The 49ers rank in the top five in most defensive categories heading into Week 6, and their ferocious pass rush has a lot to do with it. Nick Bosa and Co. gave Baker Mayfield fits all game long last week, so how can the Rams limit the Niners' strong front? There are a number of things Los Angeles must do, but moving the throwing point of Jared Goff could be a major help. The Rams can do this by running bootlegs or rollouts to get Goff outside the tackles to throw the ball, or use run-pass option plays to slow the defensive ends. Speaking of defensive ends, Bosa must be double-teamed because we saw how quickly he can take over a game last week. His best move is his inside rush, so sliding the protection should prevent him from feasting with that move. Chipping him with a tight end or running back is also a good idea. Rams center Brian Allen, one of the unit's weaker links, will have his work cut out for him against DeForest Buckner and must get help.

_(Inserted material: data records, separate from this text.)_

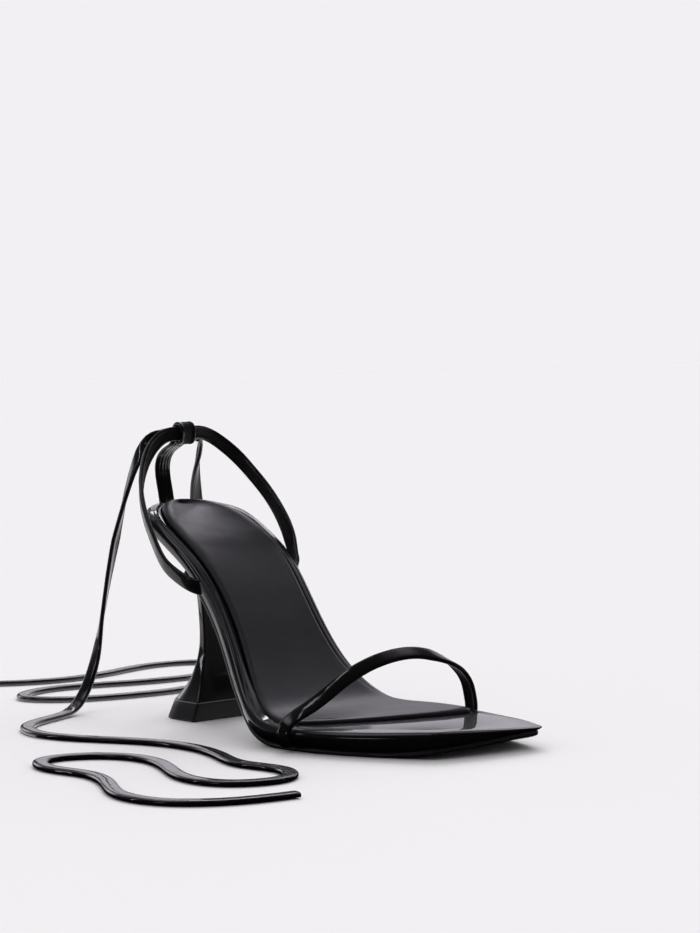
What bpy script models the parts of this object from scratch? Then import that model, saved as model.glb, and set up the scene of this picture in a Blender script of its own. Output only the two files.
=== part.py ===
"""Lace-up heeled sandal, right foot, standing on its sole: toe towards -Y, floor at z = 0."""

import bmesh
import bpy
import numpy as np

MM = 0.001

# Driving sizes, in mm. S runs from the back of the heel seat to the toe, X across the shoe.
SEAT_HEIGHT = 98.0
NEAR_LENGTH = 222.4
FAR_LENGTH = 229.5
SEAT_START = 5.0
SEAT_ROUND = 29.0
BOARD = 6.6
SOLE_GAP = 0.35
OUTSOLE = 1.8
SOCK_INSET = 6.2
SOCK_RISE = 1.9
SOCK_ENDS = (160.0, 187.0)
SOCK_BULGE = 6.0
RECESS = 1.0
STRAP_WIDTH = 6.6
STRAP_THICK = 2.0
TOE_STRAP_WIDTH = 6.5
TAB_WIDTH = 8.4
TAB_THICK = 1.5
LIFT_HEIGHT = 8.0
BREAST = 55.0
TREAD_END = 190.0
TOE_SPRING = 0.0035
TOE_TWIST = 0.16
ARCH_END = 118.0
ARCH_BLEND = 30.0
TUCK_START = 108.0
TUCK_BLEND = 40.0
TIP_START = 185.0
TIP_BLEND = 30.0
TIP_UPRIGHT = 0.8
HEEL_RINGS = 17
LIFT_FLARE = 2.7
LIFT_EASE = 0.3
CENTRE_X = -2.6
CENTRE_S = 114.85
TIE_SPACING = 13.0
BLACK = (0.012, 0.012, 0.013)

# Rim of the platform: S, height as a share of SEAT_HEIGHT, lateral edge X, medial edge X, and how much
# higher the far side is.
RIM = np.array(
    [
        (0, 1.012, -27.8, 28.5, 0.0),
        (27, 0.965, -28.4, 28.5, 0.0),
        (45, 0.876, -29.6, 29.3, 0.0),
        (65, 0.752, -30.2, 27.9, 0.0),
        (90, 0.508, -32.6, 23.8, 0.0),
        (112, 0.273, -40.2, 24.2, 0.0),
        (132, 0.136, -47.4, 31.2, 0.4),
        (152, 0.108, -48.6, 38.9, 0.8),
        (172, 0.107, -45.4, 41.7, 0.4),
        (190, 0.106, -38.6, 41.2, -0.6),
        (208, 0.109, -29.2, 38.5, -1.4),
        (224, 0.110, -20.0, 33.5, -2.2),
        (238, 0.100, -12.5, 28.0, -2.8),
    ]
)

# Flared heel: share of the way down, back S, front S, half width.
HEEL = np.array(
    [
        (0.00, 16.5, 52.5, 22.8),
        (0.05, 24.5, 51.6, 20.2),
        (0.12, 32.0, 50.2, 17.2),
        (0.25, 38.0, 48.4, 13.8),
        (0.40, 39.6, 47.4, 12.0),
        (0.55, 39.8, 46.8, 11.2),
        (0.70, 39.2, 46.8, 11.6),
        (0.82, 36.4, 47.6, 13.8),
        (0.92, 31.4, 50.2, 17.2),
        (1.00, 24.2, 53.6, 21.1),
    ]
)

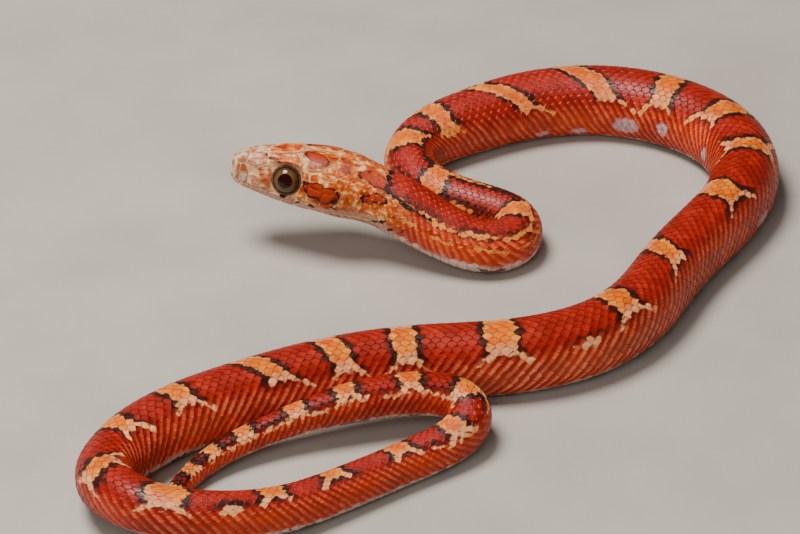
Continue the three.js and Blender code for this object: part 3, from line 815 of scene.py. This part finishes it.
def throat_scales():
    """Small smooth scales between the jaws and behind the chin shields, in nine rows."""
    roots = []
    for row in range(9):
        outermost = row in (0, 8)
        for step in range(11):
            s = -8.6 + (row % 2) * 0.5 + (2.2 if outermost else 0) + step
            if s < 2.4:
                roots.append([s, math.radians(140 + row * 10)])
    return plates("throat_scales", np.array(roots), math.radians(9.4), 1.3, 0.05, 0.05, 0)


def eye_directions(mirror):
    """An eye's axis outwards, and the directions ahead and upwards across it."""
    axis = eye_axis() * [1, mirror, 1]
    ahead = unit(np.array([1.0, 0, 0]) - axis * axis[0])
    return axis, ahead, np.cross(axis, ahead) * -mirror


def eye_piece(name, mirror):
    """An eyeball under its clear spectacle, with the angle from its axis kept for the iris and pupil."""
    rings, columns = 72, 96
    tilt = np.linspace(0, math.pi, rings)
    spin = np.linspace(0, 2 * math.pi, columns, endpoint=False)
    axis, ahead, upward = eye_directions(mirror)
    t, p = np.meshgrid(tilt, spin, indexing="ij")
    round_axis = np.cos(p)[..., None] * ahead + np.sin(p)[..., None] * upward
    away = np.cos(t)[..., None] * axis + np.sin(t)[..., None] * round_axis
    points = EYE_CENTRE * [1, mirror, 1] + EYE_RADIUS * away
    faces = grid_faces(rings, columns, closed=True)
    if mirror > 0:
        faces = faces[:, ::-1]
    floats = {"tilt": (t / math.pi).ravel(), "spin": np.sin(p).ravel(), "swing": np.cos(p).ravel()}
    out = 0.45 * t / math.pi
    uv = np.stack([0.5 + (out * np.cos(p)).ravel(), 0.5 + (out * np.sin(p)).ravel()], 1)
    return build_mesh(name, head_to_world(points.reshape(-1, 3)), faces, uv, floats)


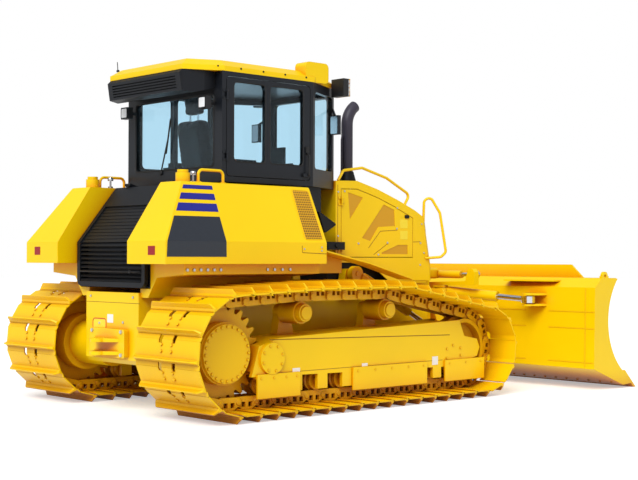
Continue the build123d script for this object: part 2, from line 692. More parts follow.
def build_rear_cowl():
    """The compartment between the housings that the grille closes: floor, side walls and top panel."""
    with BuildPart() as cowl:
        for side in SIDES.values():
            with BuildSketch(facing(side, GRILLE_HALF_W - 2)):
                with BuildLine():
                    Polyline(
                        *grille_profile(GRILLE_T + 4), (at(CAB_REAR - 12), HOUSING_TOP_Z),
                        (at(CAB_REAR - 12), GRILLE_BOTTOM_Z), close=True,
                    )
                make_face()
            extrude(amount=8, dir=(0, side, 0))
        with Locations((at((GRILLE_REAR + GRILLE_T + CAB_REAR) / 2), 0, GRILLE_BOTTOM_Z)):
            Box(
                CAB_REAR - GRILLE_REAR - GRILLE_T - 40, 2 * GRILLE_HALF_W, COWL_FLOOR_T,
                align=(Align.CENTER, Align.CENTER, Align.MIN),
            )
        top_length = CAB_REAR - 12 - GRILLE_TOP_STATION - GRILLE_T * 1.2 - 4
        with Locations((at(CAB_REAR - 12 - top_length / 2), 0, HOUSING_TOP_Z)):
            Box(top_length, 2 * (GRILLE_HALF_W + 6), 10, align=(Align.CENTER, Align.CENTER, Align.MAX))
        axis_z = HOUSING_TOP_Z + GRILLE_HINGE_RISE
        for side in SIDES.values():
            for inner in (GRILLE_HINGE_Y - HINGE_H, GRILLE_HINGE_Y + HINGE_H / 2 + HINGE_PLAY):
                with BuildSketch(facing(side, inner)):
                    with Locations((at(GRILLE_TOP_STATION), axis_z)):
                        Circle(GRILLE_HINGE_R)
                    with BuildLine():
                        Polyline(
                            (at(GRILLE_TOP_STATION), axis_z + GRILLE_HINGE_R),
                            (at(GRILLE_TOP_STATION), axis_z - GRILLE_HINGE_R + 4),
                            (at(GRILLE_TOP_STATION + 60), HOUSING_TOP_Z),
                            (at(GRILLE_TOP_STATION + 110), HOUSING_TOP_Z),
                            close=True,
                        )
                    make_face()
                extrude(amount=HINGE_H / 2 - HINGE_PLAY, dir=(0, side, 0))
            with BuildSketch(facing(side, GRILLE_HINGE_Y - HINGE_H)):
                with Locations((at(GRILLE_TOP_STATION), axis_z)):
                    Circle(GRILLE_PIN_R)
            extrude(amount=2 * HINGE_H, dir=(0, side, 0))
    return cowl


def build_rear_grille():
    """The hinged rear grille: a bent frame with rounded corners, a plain head panel and sloping slats."""
    half = GRILLE_HALF_W - 10
    slat_count = 20
    slope = math.atan2(HOUSING_TOP_Z - HOUSING_KINK_Z, GRILLE_TOP_STATION - GRILLE_REAR)
    slope_length = math.hypot(HOUSING_TOP_Z - HOUSING_KINK_Z, GRILLE_TOP_STATION - GRILLE_REAR)
    lower_h = HOUSING_KINK_Z - GRILLE_BOTTOM_Z
    head = 230.0
    rim = 46.0
    with BuildPart() as grille:
        with BuildSketch(Plane.YZ.offset(at(GRILLE_REAR))):
            with Locations((0, GRILLE_BOTTOM_Z + lower_h / 2)):
                Rectangle(2 * half, lower_h)
            with Locations((0, GRILLE_BOTTOM_Z + rim + (lower_h - rim) / 2 + 20)):
                Rectangle(2 * (half - rim), lower_h - rim + 40, mode=Mode.SUBTRACT)
        extrude(amount=GRILLE_T)
        fillet(
            grille.edges().filter_by(Axis.X).group_by(Axis.Z)[0], radius=70,
        )
        sloped = Plane(
            origin=(at(GRILLE_REAR), 0, HOUSING_KINK_Z), x_dir=(0, 1, 0),
            z_dir=(math.sin(slope), 0, -math.cos(slope)),
        )
        with BuildSketch(sloped):
            with Locations((0, slope_length / 2)):
                Rectangle(2 * half, slope_length)
            with Locations((0, (slope_length - head) / 2)):
                Rectangle(2 * (half - rim), slope_length - head, mode=Mode.SUBTRACT)
        extrude(amount=GRILLE_T)
        total = lower_h - rim + slope_length - head
        for i in range(slat_count):
            run = (i + 0.5) * total / slat_count
            if run < lower_h - rim:
                x, z = at(GRILLE_REAR), GRILLE_BOTTOM_Z + rim + run
            else:
                up = run - (lower_h - rim)
                x, z = at(GRILLE_REAR) + up * math.cos(slope), HOUSING_KINK_Z + up * math.sin(slope)
            with BuildSketch(Plane.XZ):
                with BuildLine():
                    Polyline(
                        (x + 6, z - 16), (x + 11, z - 18), (x + 33, z + 8), (x + 28, z + 10), close=True
                    )
                make_face()
            extrude(amount=half - rim + 2, both=True)
        for side in SIDES.values():
            axis_z = HOUSING_TOP_Z + GRILLE_HINGE_RISE
            with BuildSketch(facing(side, GRILLE_HINGE_Y - HINGE_H / 2)):
                with Locations((at(GRILLE_TOP_STATION), axis_z)):
                    Circle(GRILLE_HINGE_R)
                with Locations((at(GRILLE_TOP_STATION - 3), axis_z - GRILLE_HINGE_RISE / 2 - 6)):
                    Rectangle(GRILLE_HINGE_R + 4, GRILLE_HINGE_RISE + 12)
                with Locations((at(GRILLE_TOP_STATION), axis_z)):
                    Circle(GRILLE_PIN_R + PIN_GAP, mode=Mode.SUBTRACT)
            extrude(amount=HINGE_H, dir=(0, side, 0))
    return grille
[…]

Otherwise, the former first-rounder will run all over Allen. If the Rams' offensive line can execute in the trenches and give Goff time to throw, he can pick the 49ers' defense apart with some of the best skill position players in the league.
When an interim head coach takes over a struggling team midseason, the first things to address are glaring issues that have kept the club from being successful. In the Washington Redskins' case with the recent firing of Jay Gruden, the feeling around the organization was there was a lack of attention to detail across the board in missed assignments, effort and motivation. Knowing interim head coach Bill Callahan's philosophy, I expect practices to be much more physical and for Callahan to change the culture in the building by demanding more out of his players and the staff. Expect his demand for more physical practices to translate into a big dose of running plays for veteran Adrian Peterson. The approach and effort the Redskins show in this weekend's contest against the Dolphins -- another winless team -- will be very telling about the direction Washington heads going forward.